LATEST VERSION: v1.1 - RELEASE NOTES
Pivotal Container Service v1.1

Maintain Workload Uptime

Page last updated:

This topic describes how you can maintain workload uptime for Kubernetes clusters deployed with Pivotal Container Service (PKS).

To maintain workload uptime, configure the following settings in your deployment manifest:

  1. Configure workload replicas to handle traffic during rolling upgrades.
  2. Define an anti-affinity rule to evenly distribute workloads across the cluster.
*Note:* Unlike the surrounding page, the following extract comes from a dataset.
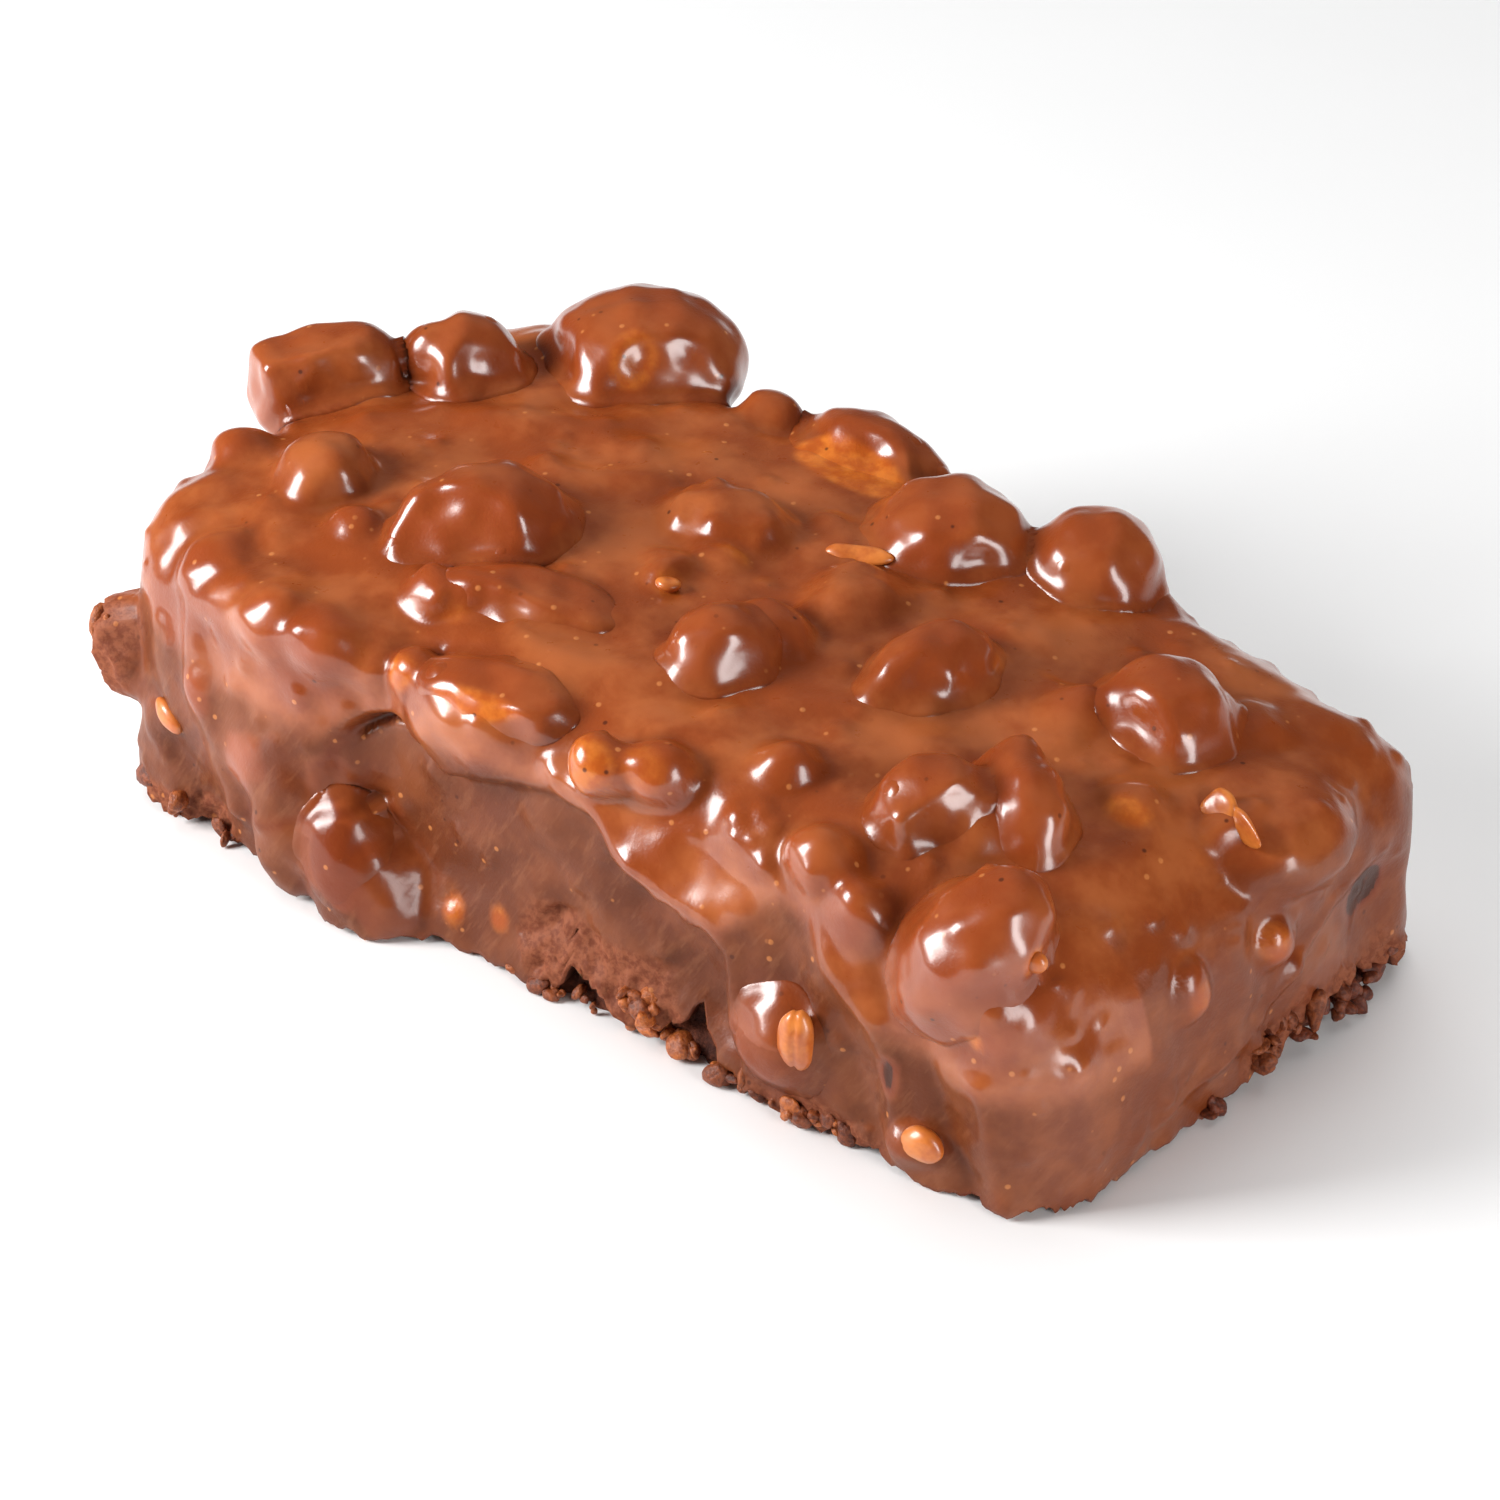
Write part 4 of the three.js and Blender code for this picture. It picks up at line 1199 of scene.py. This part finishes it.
bare = mesh_object("bare_kernels", kernels, kernel_finish)
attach(bare, "root")
print("bare kernels:", len(KERNELS))

# %% [markdown]
# ## Loose crumbs at the hem
# Crumbs hang from the torn hem in clumps. A clump is a seeded random cloud of small rough balls,
# and all clumps are one mesh, because hundreds of objects would be slow to handle.

# %% Crumb clumps
CLUMPS = [  # middle, spread, how many, size in mm, share of orange
    ((-57, -24.6, 5), (0.8, 1.4, 2.2), 9, 1.3, 0.1),
    ((-55.4, -27.4, 2.4), (1.4, 0.8, 1), 9, 1.4, 0.3),
    ((-50.6, -29.8, 1.8), (1.2, 0.8, 0.8), 8, 1.4, 0.45),
    ((-44, -30.2, 1), (2, 0.5, 0.4), 4, 1.0, 0.3),
    ((-62.4, -27, 17.4), (0.9, 1.2, 2), 9, 1.5, 0.45),
    ((-24, -32.4, 0.9), (4, 0.8, 0.4), 7, 1.0, 0.4),
    ((9, -29, 3.2), (1.9, 0.5, 1.5), 14, 1.3, 0.85),
    ((15, -28.6, 1.4), (4, 0.6, 0.5), 12, 1.2, 0.5),
    ((-2, -29, 1), (5, 0.5, 0.4), 12, 1.1, 0.4),
    ((23, -29.2, 1.1), (4, 0.6, 0.5), 10, 1.2, 0.4),
    ((31, -30, 1.4), (3.4, 0.6, 0.6), 12, 1.2, 0.55),
    ((60.4, 4, 4.2), (0.6, 4.6, 0.7), 12, 1.2, 0.2),
    ((60.6, 14, 2.4), (0.6, 5.2, 1.4), 18, 1.2, 0.1),
    ((60.6, 22, 3), (0.8, 2.4, 1.2), 9, 1.2, 0.1),
    ((59.6, -5.2, 1), (0.4, 0.5, 0.4), 3, 1.1, 0.1),
    ((-10, 28.6, 2), (7, 0.6, 1.3), 16, 1.3, 0.3),
    ((-60.6, 10, 1.6), (0.6, 6, 0.8), 14, 1.3, 0.3),
]
SPREAD_LIMIT, SPREAD_SHARE = 1.6, 0.7  # the farthest a crumb strays, and the clump's tightness
SMALLEST, STRETCH = 0.45, (0.4, 1.35)  # shares of a crumb's size
SEAT_HEIGHT = 0.85  # the lowest a crumb's middle may lie, as a share of its radius
DENTS, GRIT = 0.5, 0.12  # shares of a crumb's radius
DENT_WAVES, GRIT_WAVES = 0.3, 0.9  # waves for each radius
TONE_SPREAD = (0.3, 1.7)  # how far a crumb's tone strays from its clump's
draw = np.random.default_rng(5)
crumbs = bmesh.new()
tones = []
for middle, spread, count, size, orange in CLUMPS:
    for _ in range(count):
        stray = np.clip(draw.normal(size=3), -SPREAD_LIMIT, SPREAD_LIMIT)
        seat = np.array(middle) + stray * spread * SPREAD_SHARE
        radius = size * draw.uniform(SMALLEST, 1)
        seat[2] = max(seat[2], SEAT_HEIGHT * radius + TABLE_GAP)
        ball = bmesh.ops.create_icosphere(crumbs, subdivisions=3, radius=1)["verts"]
        way = np.array([v.co for v in ball])
        points = way * draw.uniform(*STRETCH, 3) * radius
        dents = DENTS * waves(points + seat, DENT_WAVES / radius, 12, 6)
        grit = GRIT * waves(points + seat, GRIT_WAVES / radius, 12, 7)
        points *= (1 + dents + grit)[:, None]
        points[:, 2] = np.maximum(points[:, 2], TABLE_GAP - seat[2])
        tones += [min(1, orange * draw.uniform(*TONE_SPREAD))] * len(ball)
        for v, co in zip(ball, (seat + points).tolist()):
            v.co = co
place_in_metres(crumbs)
print("crumbs drawn:", sum(clump[2] for clump in CLUMPS))

# %% [markdown]
# Some crumbs are cake and some are glazed with caramel-coloured fat, so each has a tone of its
# own, a number painted on all its points, and the finish runs between two browns by it.

# %% Loose crumbs: finish and piece
BROWN = rgb(60, 20, 9), rgb(112, 50, 28)
AMBER = rgb(140, 66, 26), rgb(196, 110, 52)
loose_look = Finish("loose_crumb", Specular_IOR_Level=0.4)
tone = loose_look.attribute("tone")
grit = loose_look.noise(loose_look.place(), 1.4, 4, 0.7)
brown = loose_look.mix(grit.step(0.35, 0.65), *BROWN)
amber = loose_look.mix(grit.step(0.35, 0.65), *AMBER)
loose = mesh_object("loose_crumbs", crumbs, loose_look.shade(
    Base_Color=loose_look.mix(tone, brown, amber),
    Roughness=0.5 - 0.15 * tone,
    Normal=loose_look.bump(grit, 0.25),
))
paint(loose, "tone", np.array(tones))
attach(loose, "root")
print("loose crumb faces:", len(loose.data.polygons))

# %% [markdown]
# ## The end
To increase uptime, you can also refer to the documentation for the services that run on your clusters, and configure your workload based on the recommendations of the software vendor.

About Workload Upgrades

The PKS tile contains an errand that upgrades all Kubernetes clusters. Upgrades run on a single VM at a time. While one worker VM runs an upgrade, the workload on that VM goes down. The additional worker VMs continue to run replicas of your workload, maintaining the uptime of your workload.

Note: Ensure that your pods are bound to a ReplicaSet or Deployment. Naked pods are not rescheduled in the event of a node failure. For more information, see Configuration Best Practices in the Kubernetes documentation.
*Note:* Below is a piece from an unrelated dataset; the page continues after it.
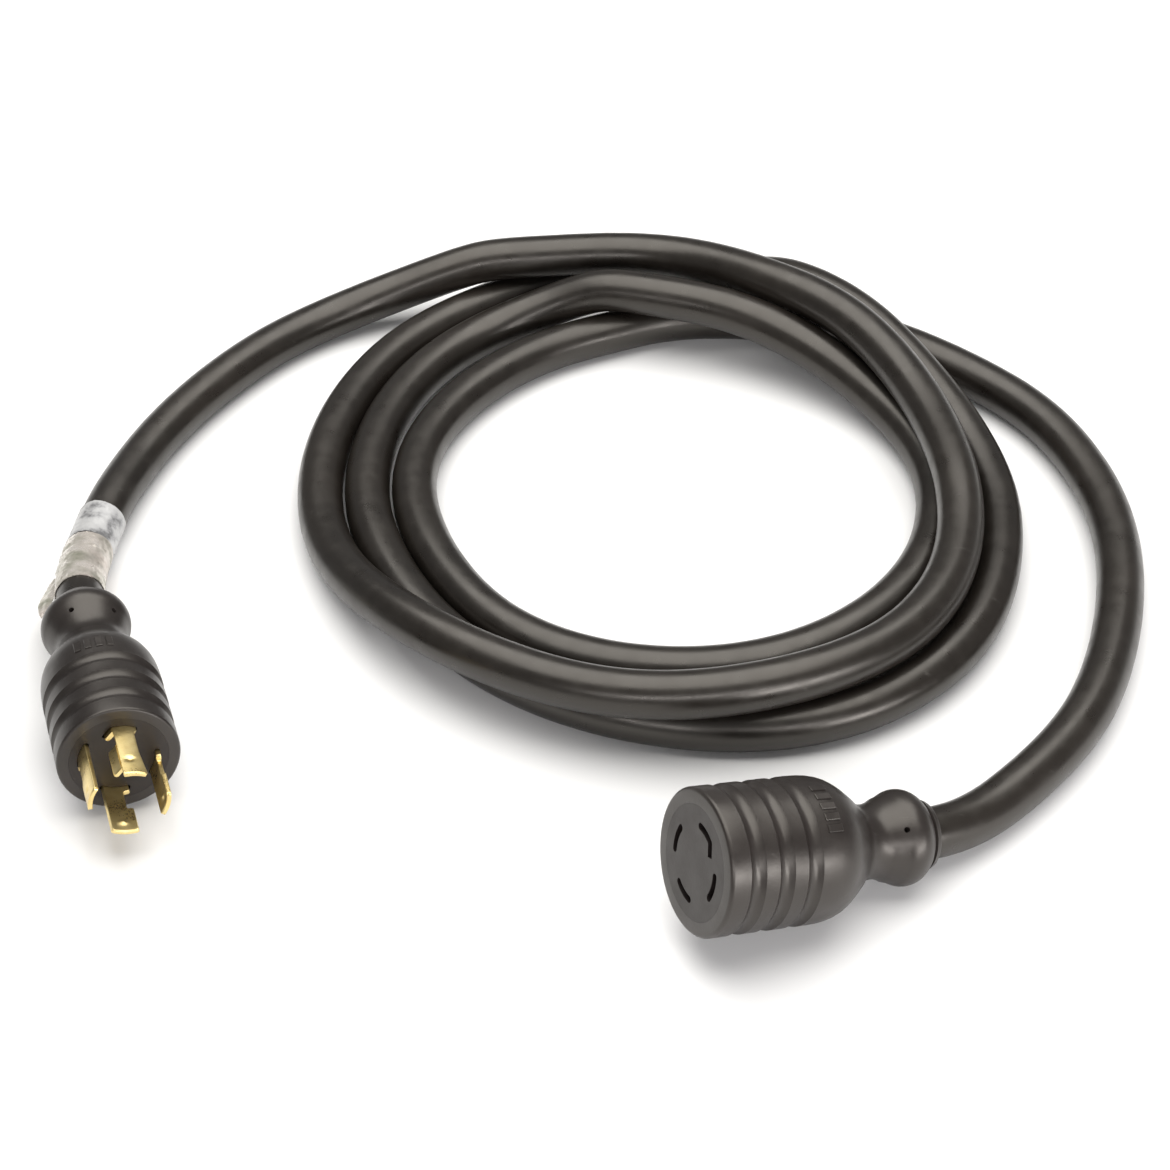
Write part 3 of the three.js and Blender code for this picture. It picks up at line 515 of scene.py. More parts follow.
def paper_material(name):
    """White vinyl wrap label: creases, grey smudges, no print."""
    mat, nt, bsdf = nodes_of(name)
    smudge = noise_tex(nt, 150.0, 4.0, 0.6)
    col = ramp(nt, smudge, [(0.34, (0.12, 0.12, 0.123, 1)), (0.44, (0.27, 0.27, 0.273, 1)), (0.52, (0.38, 0.38, 0.38, 1)), (0.68, (0.45, 0.45, 0.447, 1))])
    nt.links.new(col, bsdf.inputs["Base Color"])
    nt.links.new(maprange(nt, smudge, 0.42, 0.28, 0.3, 0.7), bsdf.inputs["Roughness"])
    bsdf.inputs["Coat Weight"].default_value = 0.25
    bsdf.inputs["Coat Roughness"].default_value = 0.25
    bump(nt, bsdf, noise_tex(nt, 260.0, 3.0), 0.25, 0.0004)
    return mat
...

To prevent workload downtime during a cluster upgrade, Pivotal recommends running your workload on at least three worker VMs and using multiple replicas of your workloads spread across those VMs. You must edit your manifest to define the replica set and configure an anti-affinity rule to ensure that the replicas run on separate worker nodes.

Set Workload Replicas

Set the number of workload replicas to handle traffic during rolling upgrades. To replicate your workload on additional worker VMs, deploy the workload using a replica set.

Edit the spec.replicas value in your deployment manifest:

kind: Deployment
metadata:
  # ...
spec:
  replicas: 3
  template:
    metadata:
      labels:
        app: APP-NAME

See the following table for more information about this section of the manifest:

Key-Value Pair Description
spec:
replicas: 3
Set this value to at least 3 to have at least three instances of your workload running at any time.
app: APP-NAME
Use this app name when you define the anti-affinity rule later in the spec.
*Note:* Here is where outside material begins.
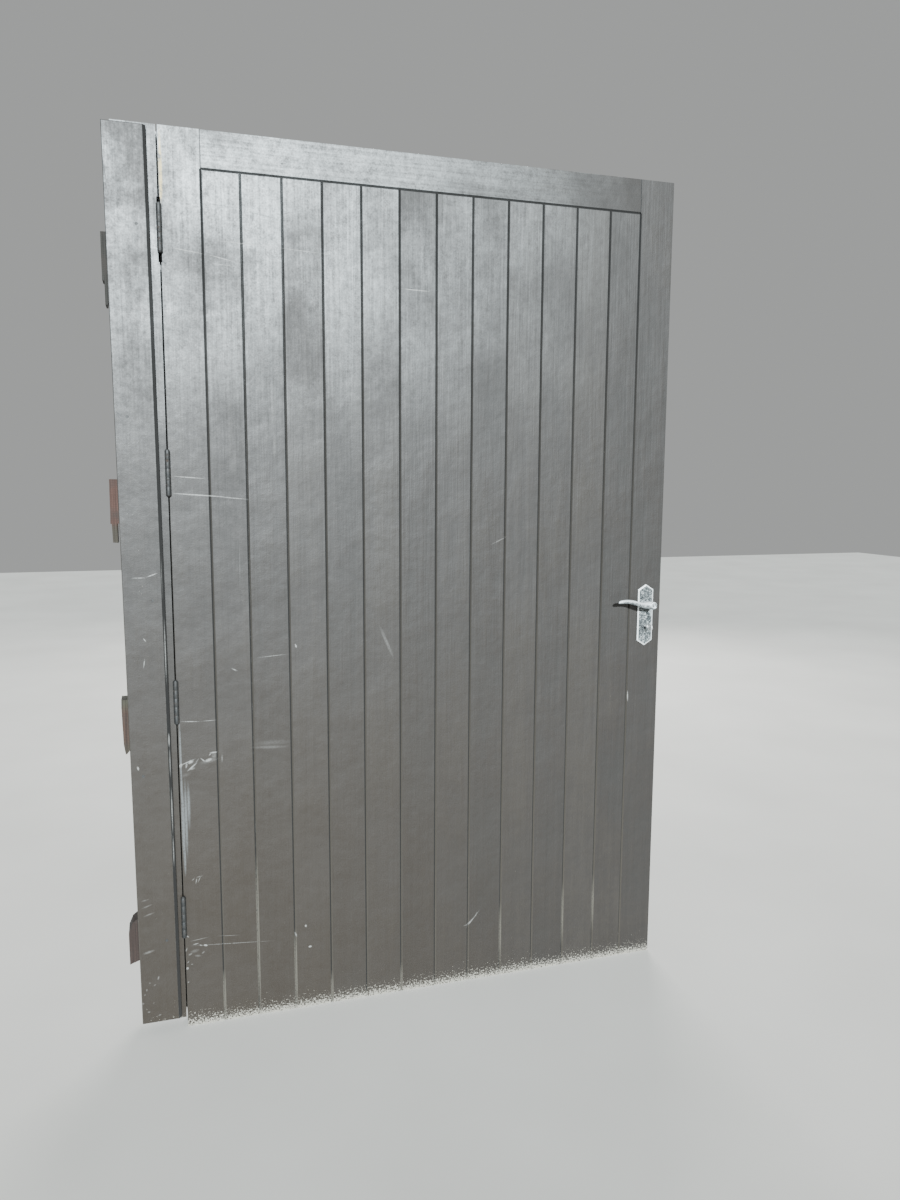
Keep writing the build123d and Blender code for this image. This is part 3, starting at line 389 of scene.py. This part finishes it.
def weathered_softwood():
    """Sawn softwood offcuts that stood in the rain: brown to reddish, furred by the saw, darker where
    damp. It gives long open grain, saw lines across it and no gloss."""
    material, tree, shader = start("weathered_sawn_softwood")
    coords = put(tree, "TexCoord").outputs["Object"]
    place = put(tree, "SeparateXYZ", None, {0: coords}).outputs
    # Open grain, 3 mm wide and 140 mm long
    size = (per_metre(3.3), per_metre(3.3), per_metre(143))
    fibres = put(tree, "Mapping", None, {"Vector": coords, "Scale": size})
    grain = put(tree, "TexNoise", None, {
        "Vector": fibres.outputs[0], "Scale": 1, "Detail": 6, "Roughness": 0.7, "Distortion": 0.6})
    # Saw lines 4 mm apart: a wave's lines are closer together than its size, by 3.2 times
    saw = put(tree, "TexWave", {"bands_direction": "Z"}, {
        "Vector": coords, "Scale": per_metre(12.5), "Distortion": 2.5, "Detail": 2})
    # Damp patches, 45 mm across
    damp = put(tree, "TexNoise", None, {
        "Vector": coords, "Scale": per_metre(45), "Detail": 5, "Roughness": 0.6})
    height = put(tree, "MapRange", None, {
        "Value": place["Z"], "From Min": 0.0, "From Max": LEAF_HEIGHT})
    wood = put(tree, "ValToRGB", None, {0: height.outputs[0]}, OFFCUT_COLOURS)
    shade = put(tree, "ValToRGB", None, {0: grain.outputs["Fac"]}, [
        (0.34, "#7a685c"), (0.5, "#e0d6cc"), (0.62, "#ffffff")])
    grained = put(tree, "Mix", TINTS, {0: 1.0, UNDER: wood.outputs[0], OVER: shade.outputs[0]})
    pale = put(tree, "ValToRGB", None, {0: grain.outputs["Fac"]}, [(0.57, 0.0), (0.72, 0.3)])
    lit = put(tree, "Mix", TINTS, {0: 1.0, UNDER: wood.outputs[0], OVER: (3.2, 2.8, 2.6, 1)})
    streaked = put(tree, "Mix", COLOURS, {
        0: pale.outputs[0], UNDER: grained.outputs[MIXED], OVER: lit.outputs[MIXED]})
    wet = put(tree, "ValToRGB", None, {0: damp.outputs["Fac"]}, [(0.45, 0.0), (0.65, 0.6)])
    stained = put(tree, "Mix", COLOURS, {
        0: wet.outputs[0], UNDER: streaked.outputs[MIXED], OVER: linear("#2a2420")})
    tree.links.new(stained.outputs[MIXED], shader.inputs["Base Color"])
    shader.inputs["Roughness"].default_value = 0.85
    ridge = put(tree, "Bump", None, {
        "Strength": 1, "Distance": 0.8 * MM, "Height": grain.outputs["Fac"]})
    cut = put(tree, "Bump", None, {
        "Strength": 0.6, "Distance": 0.4 * MM, "Height": saw.outputs["Fac"],
        "Normal": ridge.outputs[0]})
    tree.links.new(cut.outputs[0], shader.inputs["Normal"])
    return material


def painted_hinge_steel():
    """Pressed mild steel under the same old paint. It gives worn grey, with brown rust where the
    knuckles turn and the paint has cracked."""
    material, tree, shader = start("painted_rusting_mild_steel")
    coords = put(tree, "TexCoord").outputs["Object"]
    # Rust blooms 8 mm across, with pits of 1 mm
    bloom = put(tree, "TexNoise", None, {
        "Vector": coords, "Scale": per_metre(8.3), "Detail": 6, "Roughness": 0.7})
    pits = put(tree, "TexNoise", None, {"Vector": coords, "Scale": per_metre(1.11), "Detail": 3})
    skin = put(tree, "ValToRGB", None, {0: bloom.outputs["Fac"]}, [
        (0.36, "#191a1b"), (0.54, "#212120"), (0.62, "#29231f"), (0.72, "#3a2a21")])
    tree.links.new(skin.outputs[0], shader.inputs["Base Color"])
    gloss = put(tree, "MapRange", None, {
        "Value": bloom.outputs["Fac"], "From Min": 0.5, "From Max": 0.64,
        "To Min": 0.55, "To Max": 0.9})
    tree.links.new(gloss.outputs[0], shader.inputs["Roughness"])
    crust = put(tree, "Bump", None, {
        "Strength": 0.8, "Distance": 0.35 * MM, "Height": bloom.outputs["Fac"]})
    pitted = put(tree, "Bump", None, {
        "Strength": 0.5, "Distance": 0.12 * MM, "Height": pits.outputs["Fac"],
        "Normal": crust.outputs[0]})
    tree.links.new(pitted.outputs[0], shader.inputs["Normal"])
    return material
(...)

Define an Anti-Affinity Rule

To distribute your workload across multiple worker VMs, you must use anti-affinity rules. If you do not define an anti-affinity rule, the replicated pods can be assigned to the same worker node. See the Kubernetes documentation for more information about anti-affinity rules.

To define an anti-affinity rule, add the spec.template.spec.affinity section to your deployment manifest:

kind: Deployment
metadata:
  # ...
spec:
  replicas: 3
  template:
    metadata:
      labels:
        app: APP-NAME
    spec:
      containers:
      - name: MY-APP
        image: MY-IMAGE
        ports:
        - containerPort: 12345
      affinity:
        podAntiAffinity:
          requiredDuringSchedulingIgnoredDuringExecution:
            - labelSelector:
                matchExpressions:
                  - key: "app"
                    operator: In
                    values:
                    - APP-NAME
              topologyKey: "kubernetes.io/hostname"

See the following table for more information:

Key-Value Pair Description
matchExpressions: 
- key: "app"
This value matches spec.template.metadata.labels.app.
values: 
- APP-NAME
This value matches the APP-NAME you defined earlier in the spec.

Multi-AZ Worker

Kubernetes evenly spreads pods in a replication controller over multiple Availability Zones (AZs). For more granular control over scheduling pods, add an Anti-Affinity Rule to the deployment spec by replacing "kubernetes.io/hostname" with "failure-domain.beta.kubernetes.io/zone".
For more information on scheduling pods, see Advanced Scheduling in Kubernetes on the Kubernetes Blog.

Persistent Volumes

Persistent volumes cannot be attached across AZs. Therefore, when persistent volumes are created, the PersistentVolumeLabel admission controller automatically adds AZ labels to them. The scheduler then ensures that pods that claim a given volume are only placed into the same AZ as that volume.

If an AZ goes down, the persistent volume along with its data also goes down and cannot be automatically re-attached. To preserve your persistent volume data in the event of a fallen AZ, your persistent workload needs to have a failover mechanism in place.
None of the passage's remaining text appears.